- What to do
Tally up the lines where the string "this" appears; reply with the number only.

- Dataset rows

------------------------------------

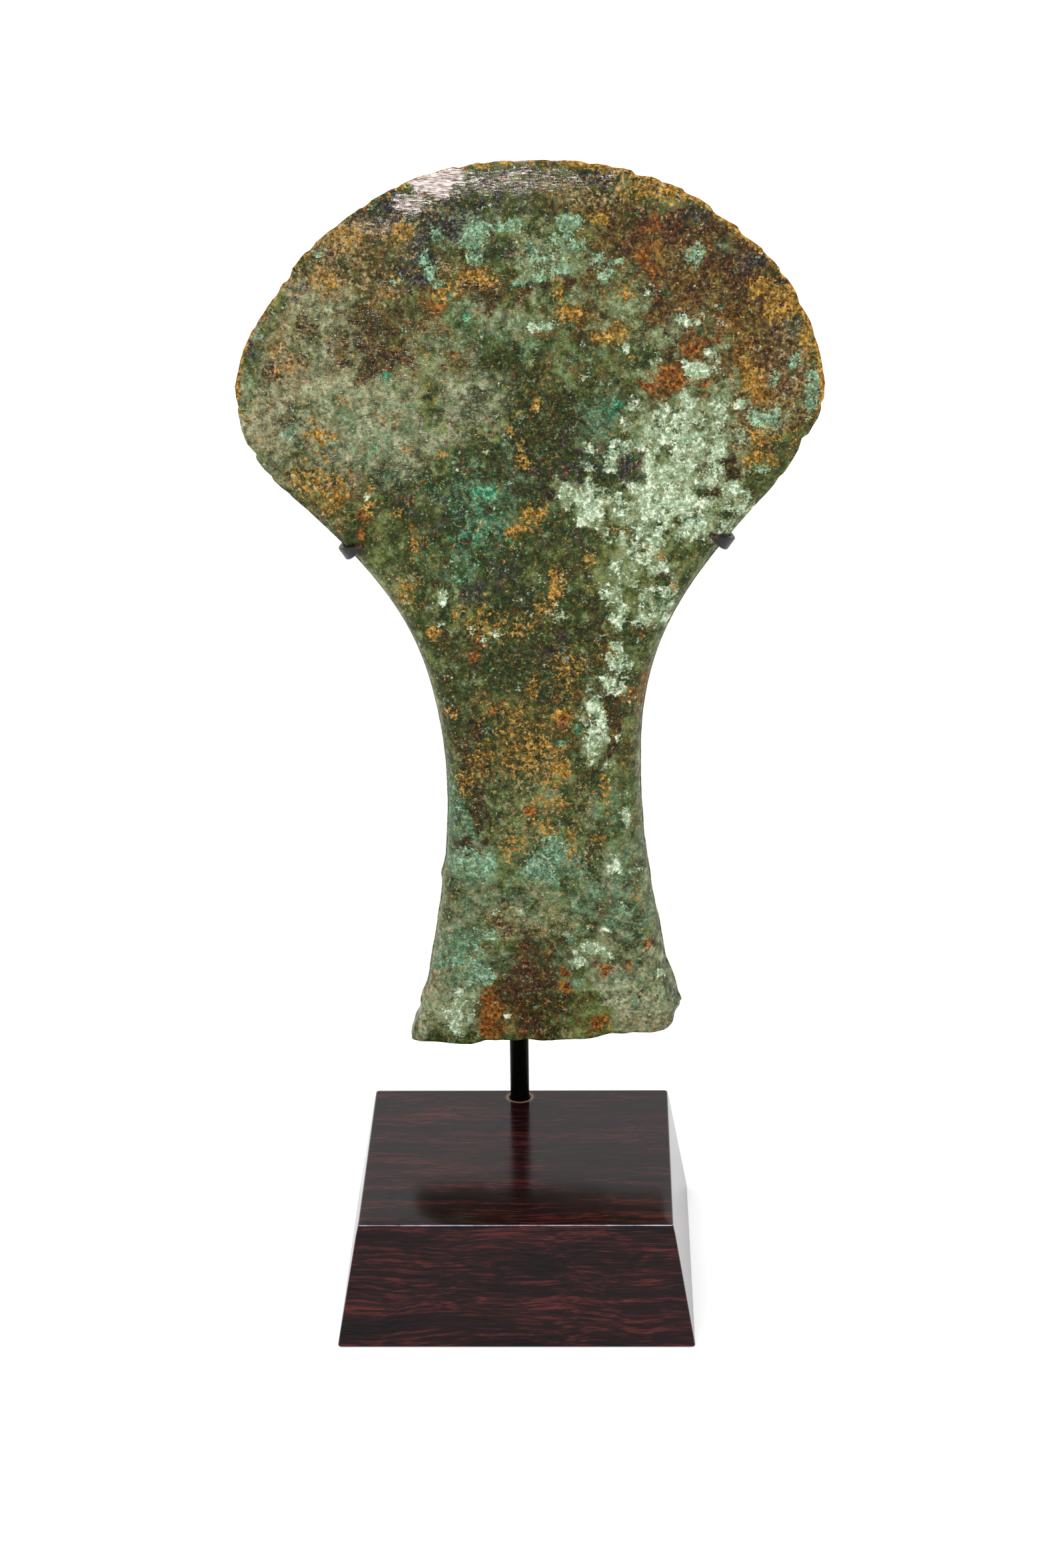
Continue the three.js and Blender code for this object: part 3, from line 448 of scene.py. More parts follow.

------------------------------------

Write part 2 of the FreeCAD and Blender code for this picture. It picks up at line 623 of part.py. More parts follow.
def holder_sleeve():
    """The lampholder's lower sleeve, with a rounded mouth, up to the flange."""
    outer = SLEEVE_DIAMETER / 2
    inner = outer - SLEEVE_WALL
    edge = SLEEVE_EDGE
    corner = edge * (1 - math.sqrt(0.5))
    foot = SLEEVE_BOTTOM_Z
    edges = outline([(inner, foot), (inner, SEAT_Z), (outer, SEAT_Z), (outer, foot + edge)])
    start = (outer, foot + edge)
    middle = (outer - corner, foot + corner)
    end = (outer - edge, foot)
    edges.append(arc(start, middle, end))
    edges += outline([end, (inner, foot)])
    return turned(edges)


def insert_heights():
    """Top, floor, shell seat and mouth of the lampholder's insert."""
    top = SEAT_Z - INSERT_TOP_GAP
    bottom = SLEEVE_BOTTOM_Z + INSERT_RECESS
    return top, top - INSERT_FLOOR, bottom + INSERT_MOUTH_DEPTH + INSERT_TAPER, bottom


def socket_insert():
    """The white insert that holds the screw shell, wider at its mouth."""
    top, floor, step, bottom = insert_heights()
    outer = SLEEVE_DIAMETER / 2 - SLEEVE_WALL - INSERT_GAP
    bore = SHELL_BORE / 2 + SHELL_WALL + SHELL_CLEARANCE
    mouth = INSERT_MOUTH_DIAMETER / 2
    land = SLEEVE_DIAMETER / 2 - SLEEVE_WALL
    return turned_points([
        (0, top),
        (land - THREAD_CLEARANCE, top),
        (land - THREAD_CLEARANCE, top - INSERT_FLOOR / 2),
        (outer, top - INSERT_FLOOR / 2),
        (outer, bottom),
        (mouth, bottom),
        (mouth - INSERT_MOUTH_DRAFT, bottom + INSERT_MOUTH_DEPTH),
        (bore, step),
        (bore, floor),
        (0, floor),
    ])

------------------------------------

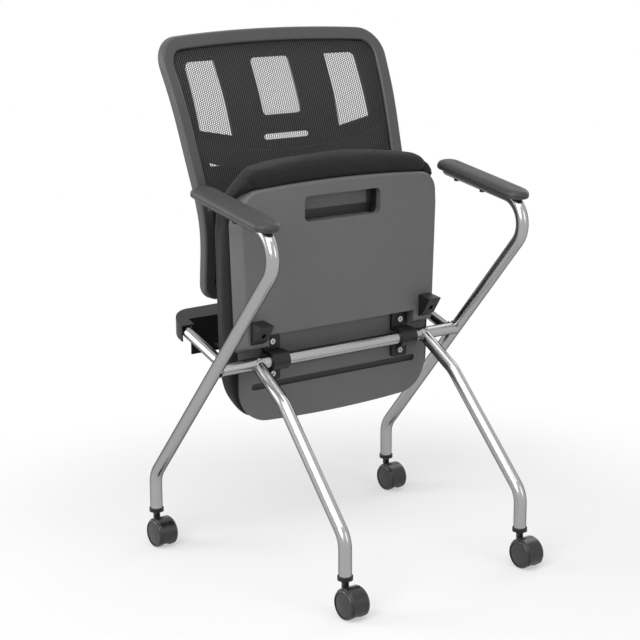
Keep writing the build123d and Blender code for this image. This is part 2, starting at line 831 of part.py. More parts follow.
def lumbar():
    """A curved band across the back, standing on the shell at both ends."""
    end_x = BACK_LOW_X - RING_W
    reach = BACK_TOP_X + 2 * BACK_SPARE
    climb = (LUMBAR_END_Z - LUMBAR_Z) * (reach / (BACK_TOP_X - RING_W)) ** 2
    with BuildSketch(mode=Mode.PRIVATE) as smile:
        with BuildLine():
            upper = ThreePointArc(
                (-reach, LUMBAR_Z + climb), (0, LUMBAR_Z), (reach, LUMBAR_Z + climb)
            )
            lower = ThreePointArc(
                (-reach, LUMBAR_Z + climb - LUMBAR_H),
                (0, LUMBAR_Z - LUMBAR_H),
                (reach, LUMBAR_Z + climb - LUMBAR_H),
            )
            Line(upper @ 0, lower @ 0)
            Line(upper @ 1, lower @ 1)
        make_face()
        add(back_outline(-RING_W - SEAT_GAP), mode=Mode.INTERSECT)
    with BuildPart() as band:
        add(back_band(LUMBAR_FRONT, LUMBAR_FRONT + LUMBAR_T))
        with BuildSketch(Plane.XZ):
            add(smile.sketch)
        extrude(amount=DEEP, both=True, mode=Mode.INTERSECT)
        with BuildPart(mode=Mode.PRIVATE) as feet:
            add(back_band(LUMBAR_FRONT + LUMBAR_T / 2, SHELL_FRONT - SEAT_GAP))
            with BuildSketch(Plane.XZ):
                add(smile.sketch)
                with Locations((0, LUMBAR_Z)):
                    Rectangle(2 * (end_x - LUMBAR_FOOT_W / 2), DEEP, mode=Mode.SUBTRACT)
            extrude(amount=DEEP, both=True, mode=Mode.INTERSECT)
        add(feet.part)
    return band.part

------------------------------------

- Task result
3